Whether or not that changes next week, he isn't much of a believer in the chart.

"It's one of those if you think about, if you and I walk into a dealership and buy the same car, we're going to pay two different prices," he said. "But if we feel good about it, who cares what you paid and you don't care what I paid. The Jimmy Johnson chart, people have moved off of it to a certain degree. A little bit here, a little bit there. So, when you talk to someone, it's one of those deals where you say to yourself, 'Why don't we all agree on one chart?' That might make too much sense.
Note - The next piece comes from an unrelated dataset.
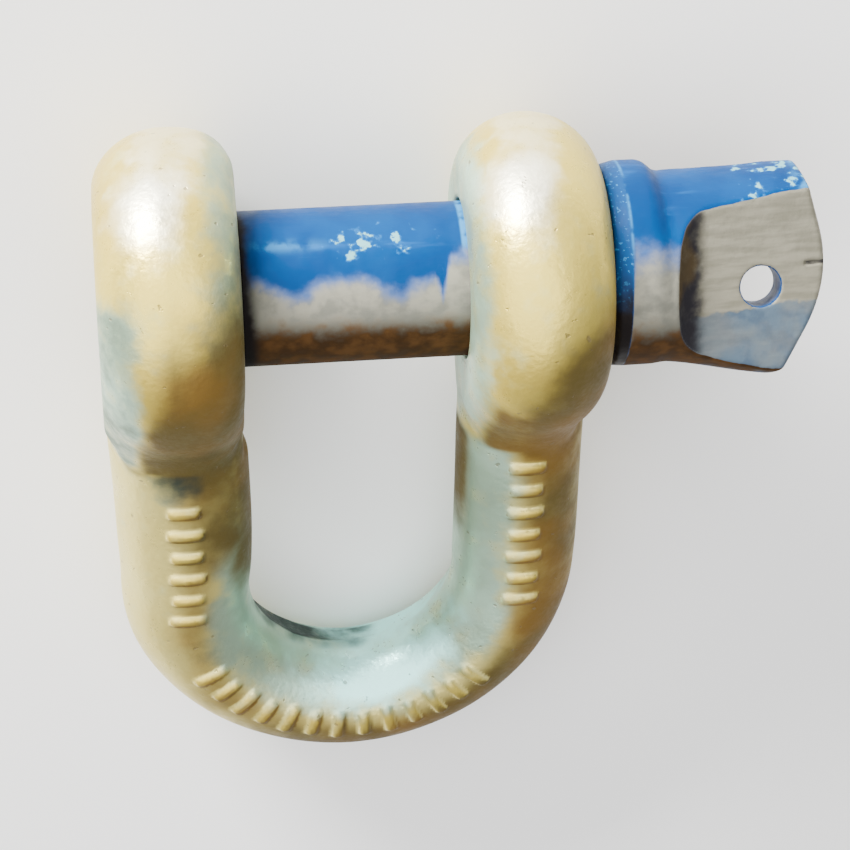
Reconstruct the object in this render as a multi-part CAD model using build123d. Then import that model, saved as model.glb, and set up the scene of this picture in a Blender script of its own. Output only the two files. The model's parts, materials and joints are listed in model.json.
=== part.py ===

"So, there's three or four different variations and what you do is, if someone calls you up and their chart doesn't match yours and they make an offer and you don't think it's a good deal, you don't do it. It's that simple. If both groups are motivated, you'll come to some kind of conclusion."

It will just have to be done virtually.

Thanks to the work of Giants staffers like vice president of information technology Justin Warren and Ty Siam and Ed Triggs from football operations, everyone has chipped in around the team to make things as smooth as possible. Now it's just a matter of tidying things up and putting a bow on the 2020 pre-draft process.

"Really, everything is going to be done and treated the same way that we've done it our last two drafts together," Pettit said. "Really nothing is different, just we're not in the same room. We've kind of gone over some scenarios already, we're going to be set up in different [video] rooms and we'll be able to have the same conversations we've had every year in the past just that we're doing it from our homes, that's the only thing different. But everyone's going to have the same voice that they've always had.

"It's been a good process. We've taken some steps, especially this last week, honing it to getting it right to where we feel comfortable to make the right decision in the same way we would if we were sitting in our office in East Rutherford."